Fast forward ten years, and Peter is now reading the diary himself. He has been getting it out almost every day this summer and asks questions about things that I wrote. I love that he has it to read and that he is especially interested in understanding more about his complicated first months of life. For me, however, it’s difficult to revisit that time. I literally closed that book a long time ago, but how can I possibly explain that to him?

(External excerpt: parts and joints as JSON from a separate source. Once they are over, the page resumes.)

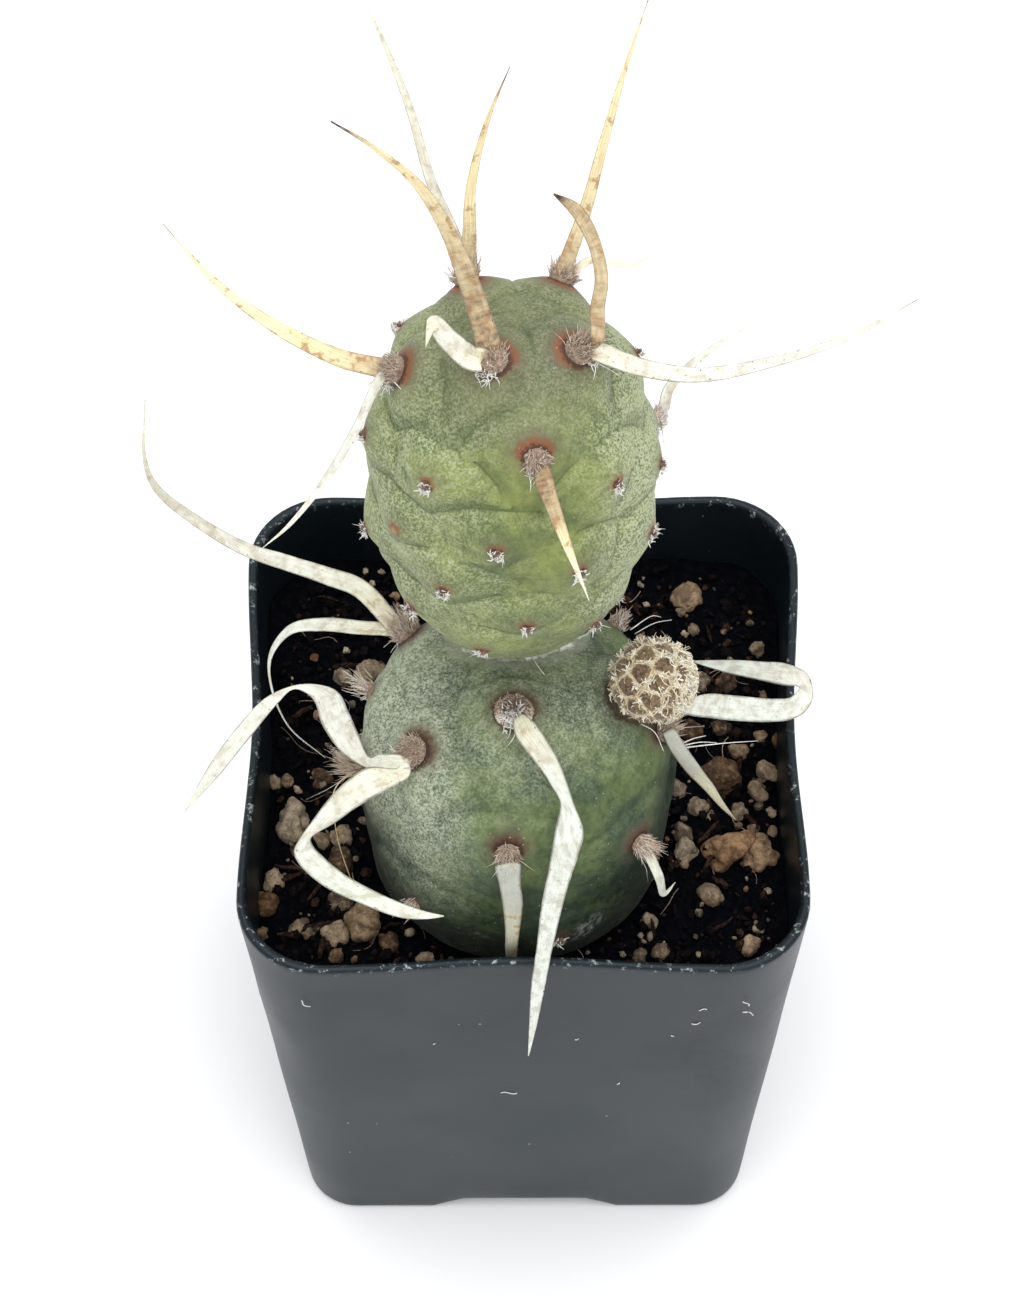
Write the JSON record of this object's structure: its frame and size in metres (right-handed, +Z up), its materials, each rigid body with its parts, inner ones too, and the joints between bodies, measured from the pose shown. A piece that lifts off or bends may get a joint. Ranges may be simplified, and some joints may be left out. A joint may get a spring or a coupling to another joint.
{
  "type": "potted paper spine cactus",
  "caption": "Small cactus of two stacked egg-shaped segments with long papery ribbon spines and a round bud, in soil in a square tapered nursery pot.",
  "frame": {"origin": "on the supporting surface, below the middle of the pot", "axes": "+Z up, -Y towards the front, where the largest felt disc of the lower segment faces, +X to the right"},
  "size_m": [0.0693, 0.0622, 0.1411],
  "materials": {
    "pot_plastic": "satin moulded plastic, slate black, with scuffed edges",
    "soil": "damp black peat mix with tan and cream pumice grains",
    "skin_old": "waxy grey-green cactus skin with a dusty bloom",
    "skin_young": "waxy yellow-green cactus skin with a mottled grey bloom",
    "bud_wool": "brown scales between straw-coloured wool",
    "spine_tan": "papery tan spine with brown mottling and dark tips",
    "spine_paper": "thin papery off-white spine with fine lengthwise lines"
  },
  "bodies": {
    "root": {"pot": "pot_plastic", "soil": "soil", "lower_segment": "skin_old", "upper_segment": "skin_young", "bud": "bud_wool", "upper_spines_crown_front": "spine_tan", "upper_spines_crown_back": "spine_tan", "upper_spines_crown_right": "spine_tan", "upper_spines_shoulder_left": "spine_tan", "upper_spines_shoulder_back": "spine_tan", "upper_spines_face_middle": "spine_tan", "upper_spines_back_high": "spine_paper", "upper_spines_back_right": "spine_paper", "upper_spines_back_left": "spine_paper", "lower_spines_disc": "spine_paper", "lower_spines_left": "spine_paper", "lower_spines_back_left": "spine_paper", "lower_spines_right": "spine_paper", "lower_spines_front": "spine_paper", "lower_spines_front_right": "spine_paper", "lower_spines_side_left": "spine_paper", "lower_spines_back": "spine_paper", "lower_spines_back_low": "spine_paper"}
  },
  "joints": []
}
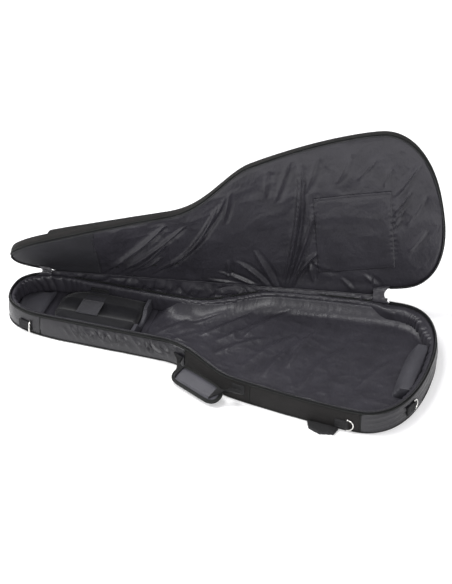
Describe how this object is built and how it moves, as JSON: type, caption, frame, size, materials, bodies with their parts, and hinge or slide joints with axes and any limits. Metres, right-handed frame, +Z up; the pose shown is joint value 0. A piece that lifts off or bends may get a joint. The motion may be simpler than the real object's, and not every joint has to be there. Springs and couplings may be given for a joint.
{
  "type": "padded gig bag",
  "caption": "Padded soft case for an electric or semi-hollow guitar, lying open: deep padded tray, zipped lid hinged along one side, neck cradle, strap, carry handle and D-rings.",
  "frame": {"origin": "centre of the flat base, on the surface that the bag lies on, midway between the head and tail tips", "axes": "+X from the head end to the tail end, +Z up out of the open tray, -Y towards the side with the carry handle; the lid's hinge is on the +Y side"},
  "size_m": [1.1126, 0.5717, 0.5379],
  "materials": {
    "cordura": "matte",
    "sheen_nylon": "satin",
    "lining": "satin",
    "matte_lining": "matte",
    "foam": "matte",
    "padding": "matte",
    "velour": "matte",
    "webbing": "matte",
    "strap_patch": "matte",
    "binding": "matte",
    "zip_tape": "matte",
    "zip_teeth": "satin",
    "zip_metal": "satin",
    "nickel": "polished",
    "pocket_cloth": "matte"
  },
  "bodies": {
    "tray": {"base_panel": "cordura", "base_foam": "foam", "floor_lining": "lining", "head_floor_pad": "lining", "neck_cradle": "velour", "cradle_rib": "lining", "end_block": "padding", "wall_foam_head": "foam", "wall_foam_neck_near": "foam", "wall_foam_neck_far": "foam", "wall_foam_shoulder_near": "foam", "wall_foam_shoulder_far": "foam", "wall_foam_body_near": "foam", "wall_foam_body_far": "foam", "wall_foam_tail": "foam", "side_panel_head": "sheen_nylon", "side_panel_neck_near": "sheen_nylon", "side_panel_shoulder_near": "cordura", "side_panel_body_near": "cordura", "side_panel_tail": "sheen_nylon", "side_panel_far": "cordura", "wall_lining": "lining", "tray_binding": "binding", "tray_zip_tape": "zip_tape", "tray_zip_teeth": "zip_teeth", "bottom_piping": "binding", "tray_gusset": "lining", "handle_anchors": "webbing", "ring_tabs": "webbing", "strap_tab": "webbing", "neck_strap_anchor": "webbing"},
    "handle": {"handle_grip": "sheen_nylon", "handle_webbing": "webbing"},
    "side_ring_body": {"side_ring": "nickel"},
    "tail_ring_body": {"tail_ring": "nickel"},
    "head_ring_body": {"head_ring": "nickel"},
    "neck_strap_body": {"neck_strap": "webbing", "neck_strap_pad": "strap_patch"},
    "head_slider_body": {"zip_slider_head": "zip_metal"},
    "head_pull_body": {"zip_pull_head": "zip_metal"},
    "tail_slider_body": {"zip_slider_tail": "zip_metal"},
    "tail_pull_body": {"zip_pull_tail": "zip_metal"},
    "lid": {"lid_shell": "cordura", "lid_foam": "foam", "lid_lining": "lining", "lid_head_panel": "matte_lining", "lid_patch": "lining", "lid_binding": "binding", "lid_zip_tape": "zip_tape", "lid_zip_teeth": "zip_teeth", "lid_gusset": "lining", "neck_pocket": "pocket_cloth", "neck_pocket_flap": "cordura", "body_pocket": "pocket_cloth", "body_pocket_zip": "zip_tape"},
    "body_pocket_slider_body": {"body_pocket_slider": "zip_metal"},
    "body_pocket_pull_body": {"body_pocket_pull": "zip_metal"}
  },
  "joints": [
    {"name": "lid_hinge", "type": "hinge", "parent": "tray", "child": "lid", "pos_m": [-0.47, 0.09011, 0.0663], "axis": [-0.9841, -0.1777, 0], "range_deg": [-91, 84]},
    {"name": "handle_swing", "type": "hinge", "parent": "tray", "child": "handle", "pos_m": [0.027, -0.15775, 0.038], "axis": [-0.8894, 0.4571, 0], "range_deg": [-6, 62]},
    {"name": "side_ring_swing", "type": "hinge", "parent": "tray", "child": "side_ring_body", "pos_m": [0.39888, -0.2297, 0.0205], "axis": [0, 0, -1], "range_deg": [0, 130]},
    {"name": "tail_ring_swing", "type": "hinge", "parent": "tray", "child": "tail_ring_body", "pos_m": [0.53552, -0.11817, 0.028], "axis": [0, 0, -1], "range_deg": [0, 130]},
    {"name": "head_ring_swing", "type": "hinge", "parent": "tray", "child": "head_ring_body", "pos_m": [-0.46167, -0.09269, 0.022], "axis": [0, 0, -1], "range_deg": [-70, 50]},
    {"name": "neck_strap_lift", "type": "hinge", "parent": "tray", "child": "neck_strap_body", "pos_m": [-0.334, 0.07032, 0.0422], "axis": [-1, 0, 0], "range_deg": [0, 78]},
    {"name": "head_slider_travel", "type": "slide", "parent": "tray", "child": "head_slider_body", "axis": [-0.9493, -0.3144, 0], "range_m": [0, 0.0045]},
    {"name": "tail_slider_travel", "type": "slide", "parent": "tray", "child": "tail_slider_body", "axis": [0.9985, 0.0552, 0], "range_m": [0, 0.012]},
    {"name": "head_pull_swing", "type": "hinge", "parent": "head_slider_body", "child": "head_pull_body", "pos_m": [-0.48425, 0.08746, 0.066], "axis": [-0.9493, -0.3144, 0], "range_deg": [-75, 0]},
    {"name": "tail_pull_swing", "type": "hinge", "parent": "tail_slider_body", "child": "tail_pull_body", "pos_m": [0.36976, 0.22873, 0.066], "axis": [-0.9985, -0.0552, 0], "range_deg": [-75, 0]},
    {"name": "body_pocket_slider_travel", "type": "slide", "parent": "lid", "child": "body_pocket_slider_body", "axis": [0.9679, 0.1779, 0.1777], "range_m": [0, 0.235]},
    {"name": "body_pocket_pull_swing", "type": "hinge", "parent": "body_pocket_slider_body", "child": "body_pocket_pull_body", "pos_m": [0.12657, 0.25897, 0.39024], "axis": [0.9679, 0.1779, 0.1777], "range_deg": [0, 150]}
  ]
}
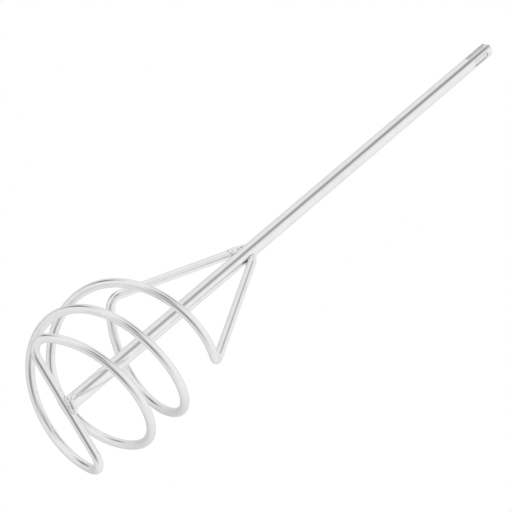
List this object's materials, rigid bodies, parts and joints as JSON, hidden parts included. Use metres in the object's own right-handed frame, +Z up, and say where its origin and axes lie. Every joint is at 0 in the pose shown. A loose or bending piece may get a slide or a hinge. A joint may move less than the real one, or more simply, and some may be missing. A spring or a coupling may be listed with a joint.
{
  "type": "mortar mixing paddle",
  "caption": "Spiral wire mixing paddle: a long round steel shaft with a slotted quick-change shank and an open right-hand helical basket of one bent wire, for stirring mortar and render.",
  "frame": {"origin": "on the shaft axis, in the plane where the shank enters the drill, 40 mm below the shaft tip", "axes": "+Z up along the shaft towards its tip and the drill; +X along the crossbar of the basket"},
  "size_m": [0.105, 0.105, 0.48],
  "materials": {
    "shaft_steel": "bright zinc plated bar, fine lengthwise drawing marks",
    "wire_steel": "bright zinc plated wire, fine drawing marks along its length",
    "weld_metal": "lumpy weld metal under the same bright plating"
  },
  "bodies": {
    "root": {"shaft": "shaft_steel", "basket_wire": "wire_steel", "weld_bottom_front": "weld_metal", "weld_bottom_back": "weld_metal", "weld_top_a": "weld_metal", "weld_top_b": "weld_metal"}
  },
  "joints": []
}
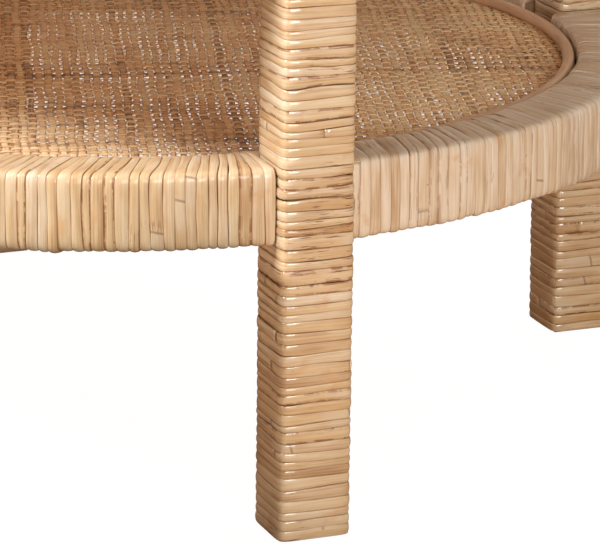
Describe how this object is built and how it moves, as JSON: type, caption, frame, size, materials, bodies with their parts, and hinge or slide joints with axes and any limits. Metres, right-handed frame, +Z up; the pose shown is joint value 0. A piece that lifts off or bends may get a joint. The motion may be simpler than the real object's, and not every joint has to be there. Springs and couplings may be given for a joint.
{
  "type": "wicker coffee table",
  "caption": "Round two-tier coffee table in wrapped rattan: square legs, a ring-framed woven cane top and a matching lower shelf.",
  "frame": {"origin": "on the floor, at the table's centre", "axes": "+Z up; the legs stand on -Y (front), +X (right), +Y (back) and -X (left)"},
  "size_m": [0.794, 0.794, 0.46],
  "materials": {
    "frame_wood": "sawn hardwood, unfinished, hidden by the binding",
    "rattan_binding": "flat rattan peel, natural blond, satin clear lacquer",
    "cane_weave": "open plain weave of flat cane in mixed browns, satin clear lacquer",
    "rattan_pole": "peeled rattan pole, pinkish brown, satin clear lacquer"
  },
  "bodies": {
    "root": {"leg_post_front": "frame_wood", "leg_binding_lower_front": "rattan_binding", "leg_binding_shelf_front": "rattan_binding", "leg_binding_upper_front": "rattan_binding", "leg_binding_top_front": "rattan_binding", "leg_post_right": "frame_wood", "leg_binding_lower_right": "rattan_binding", "leg_binding_shelf_right": "rattan_binding", "leg_binding_upper_right": "rattan_binding", "leg_binding_top_right": "rattan_binding", "leg_post_back": "frame_wood", "leg_binding_lower_back": "rattan_binding", "leg_binding_shelf_back": "rattan_binding", "leg_binding_upper_back": "rattan_binding", "leg_binding_top_back": "rattan_binding", "leg_post_left": "frame_wood", "leg_binding_lower_left": "rattan_binding", "leg_binding_shelf_left": "rattan_binding", "leg_binding_upper_left": "rattan_binding", "leg_binding_top_left": "rattan_binding", "shelf_rail_front_right": "frame_wood", "shelf_binding_front_right": "rattan_binding", "shelf_ledge_front_right": "frame_wood", "shelf_rail_back_right": "frame_wood", "shelf_binding_back_right": "rattan_binding", "shelf_ledge_back_right": "frame_wood", "shelf_rail_back_left": "frame_wood", "shelf_binding_back_left": "rattan_binding", "shelf_ledge_back_left": "frame_wood", "shelf_rail_front_left": "frame_wood", "shelf_binding_front_left": "rattan_binding", "shelf_ledge_front_left": "frame_wood", "shelf_panel": "cane_weave", "shelf_bead": "rattan_pole", "top_rail_front_right": "frame_wood", "top_binding_front_right": "rattan_binding", "top_ledge_front_right": "frame_wood", "top_rail_back_right": "frame_wood", "top_binding_back_right": "rattan_binding", "top_ledge_back_right": "frame_wood", "top_rail_back_left": "frame_wood", "top_binding_back_left": "rattan_binding", "top_ledge_back_left": "frame_wood", "top_rail_front_left": "frame_wood", "top_binding_front_left": "rattan_binding", "top_ledge_front_left": "frame_wood", "top_panel": "cane_weave", "top_bead": "rattan_pole"}
  },
  "joints": []
}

In an effort to help Peter (and myself), I have decided to read through the journal with him so that we can discuss it. Although he remains a happy and typical ten-year old boy on the surface, I see that he is not as lighthearted anymore. He possesses a deep sadness that I can’t possibly understand. Earlier this week Peter was crying, and he told me that he wished he could talk to God and ask why he was born with a craniofacial condition. My reply to him was that I wished he could too because I would also like the answer to that question. I told him how proud his Dad and I are of him and that we love him deeply and would trade places with him if we could. I also told him that although he has been given a lot to deal with in life, there are always people who have more. In our many visits to the hospital, we have seen kids with cancer, kids in wheelchairs, kids who are badly burned, and kids who are mentally impaired. I don’t fault Peter for the way he is feeling, and I will always be supportive and comforting when he needs a shoulder to cry on. I don’t, however, want him to drown in a puddle of self pity.
I’ve heard the many sayings that are repeated over and over to parents like me… “Everything happens for a reason,” “God doesn’t give you more than you can handle,” and “God gives special children to special parents.” I abandoned those beliefs long ago. If that is what gives you strength, I am not one to argue about it. As for me, the following has stuck with me through the years and helped me cope…
“Can you accept the idea that some things happen for no reason?
That there is randomness in the universe?”
This was written by Harold S. Kushner who is a Rabbi and was a parent of a child who died from a complicated disease. He is also the author of many books, including one entitled “When Bad Things Happen to Good People.” I’m sure Kushner’s quote is one that I will someday share and discuss with Peter. I know that eventually though, Peter will have to form his own opinion of why life dealt him such a difficult hand. As his Mom, I really look forward to the day he enlightens me with it.